* Information shown
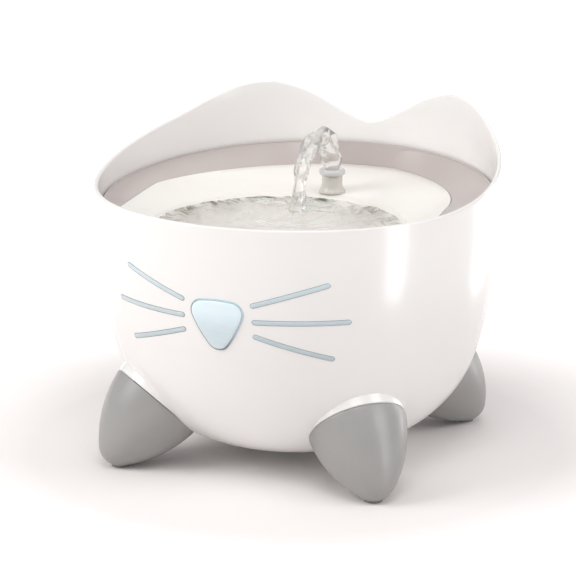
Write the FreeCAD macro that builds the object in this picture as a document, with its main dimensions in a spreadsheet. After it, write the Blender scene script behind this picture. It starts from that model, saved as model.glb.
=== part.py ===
"""Pet water fountain: an eared bowl tank on four cone feet, with a lift-out drinking tray.

Millimetres. The origin is on the table under the bowl's axis, +Z is up and the face looks
towards -Y. The bowl is symmetric about the plane x = 0.
"""
import FreeCAD, Part
import Sketcher
import math
import os

Vector = FreeCAD.Vector
Rotation = FreeCAD.Rotation
Placement = FreeCAD.Placement
X_AXIS = Vector(1, 0, 0)
Y_AXIS = Vector(0, 1, 0)
Z_AXIS = Vector(0, 0, 1)

# Driving dimensions, the values of the sheet
DIMENSIONS = {
    # Bowl
    "bowl_radius": 121.0, "bowl_wall": 2.6, "bowl_underside": 9.7, "bowl_shoulder": 150.0,
    "side_arc": 300.0, "side_arc_foot": 63.8, "blank_height": 204.0,
    "ledge_height": 134.0, "ledge_reach": 3.2, "ledge_depth": 1.6,
    # Feet
    "foot_reach": 90.2, "foot_base_height": 37.8, "foot_tilt": 46.5, "foot_base": 29.2,
    "foot_neck": 9.2, "foot_neck_height": 43.16, "foot_length": 47.06, "foot_flank_arc": 75.0,
    "foot_wall": 3.4, "collar": 30.0, "collar_flare": 1.6, "collar_depth": 26.0,
    "spigot": 25.4, "spigot_length": 5.0, "spigot_wall": 2.8, "spigot_gap": 0.3,
    "foot_flat": 0.8, "pad_radius": 5.2, "pad_thickness": 2.2,
    # Face
    "nose_top": 120.6, "nose_half_width": 21.6, "nose_height": 38.0, "nose_round": 7.5,
    "nose_side_arc": 70.0, "nose_proud": 1.5, "gasket_proud": 0.5, "light_seat": 109.0,
    "whisker_width": 2.5, "whisker_proud": 0.4, "whisker_depth": 1.0,
    # Light pod
    "pod_width": 44.0, "pod_height": 38.0, "pod_depth": 10.0, "pod_wall": 2.0,
    "pod_centre": 105.5, "board_thickness": 1.6, "light_radius": 2.5,
    # Tray
    "wall_line_height": 154.6, "wall_line_slope": 0.0855, "tray_radius": 117.4,
    "tray_skirt": 2.0, "tray_sheet": 2.4, "dish_sheet": 2.0, "dish_half_width": 93.7,
    "dish_flank_arc": 148.6, "dish_flank_centre": 15.4, "dish_gap": 0.3,
    "pool_radius": 73.0, "pool_offset": 30.0, "pool_rim_height": 144.0,
    "pool_floor_radius": 50.0, "pool_floor_height": 129.5, "pool_side_arc": 34.0,
    # Spout
    "spout_offset": 56.0, "stem_radius": 6.4, "stem_foot": 8.1, "stem_top": 156.0,
    "stem_bore": 5.35, "riser_radius": 5.0, "riser_bore": 3.6, "riser_top": 150.0,
    "nozzle_radius": 8.1, "nozzle_top": 159.6, "nozzle_bore": 4.2,
    # Filter basket
    "basket_radius": 61.0, "basket_wall": 1.8, "basket_floor": 92.0, "basket_top": 122.0,
    "lug_reach": 4.6, "lug_height": 2.0, "hook_inner": 66.4, "hook_wall": 2.6,
    "felt_thickness": 6.0, "carbon_thickness": 15.0, "lid_thickness": 2.4,
    # Pump
    "pump_width": 38.0, "pump_height": 30.0, "pump_bottom": 27.0, "motor_length": 26.0,
    "chamber_length": 10.0, "chamber_radius": 12.5, "rotor_well": 6.6, "rotor_radius": 5.8,
    "shaft_radius": 1.0, "shaft_clearance": 0.08, "cover_thickness": 3.0,
    "seat_height": 22.0, "seat_radius": 24.0, "seat_offset": 45.0, "cup_radius": 5.6,
    # Power inlet at the back
    "inlet_height": 54.0, "inlet_face": 109.0, "inlet_boss": 10.0, "jack_radius": 6.0,
    "jack_bore": 2.9, "jack_pin": 1.0, "jack_depth": 11.0,
}

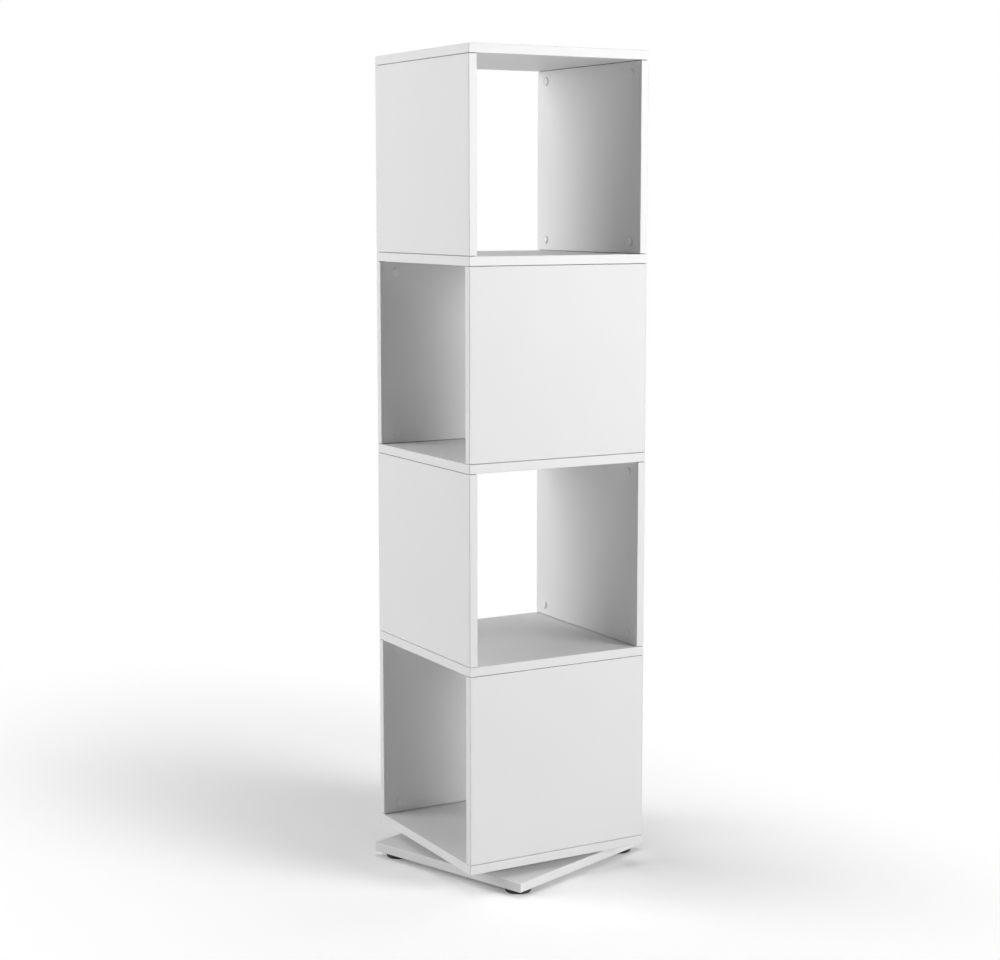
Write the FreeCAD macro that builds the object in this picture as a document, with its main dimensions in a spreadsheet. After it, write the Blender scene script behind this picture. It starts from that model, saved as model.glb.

* Goal
Begin at the first line of the records above and quote every line verbatim through the one that contains "Z_AXIS = Vector(0, 0, 1)".

* Completed exercise
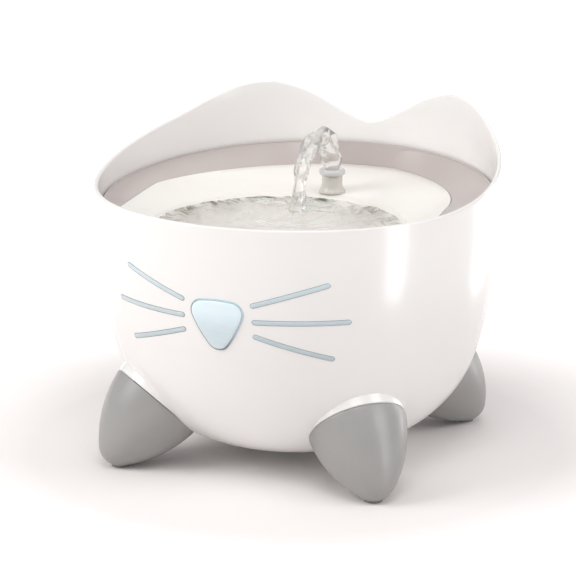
Write the FreeCAD macro that builds the object in this picture as a document, with its main dimensions in a spreadsheet. After it, write the Blender scene script behind this picture. It starts from that model, saved as model.glb.
=== part.py ===
"""Pet water fountain: an eared bowl tank on four cone feet, with a lift-out drinking tray.

Millimetres. The origin is on the table under the bowl's axis, +Z is up and the face looks
towards -Y. The bowl is symmetric about the plane x = 0.
"""
import FreeCAD, Part
import Sketcher
import math
import os

Vector = FreeCAD.Vector
Rotation = FreeCAD.Rotation
Placement = FreeCAD.Placement
X_AXIS = Vector(1, 0, 0)
Y_AXIS = Vector(0, 1, 0)
Z_AXIS = Vector(0, 0, 1)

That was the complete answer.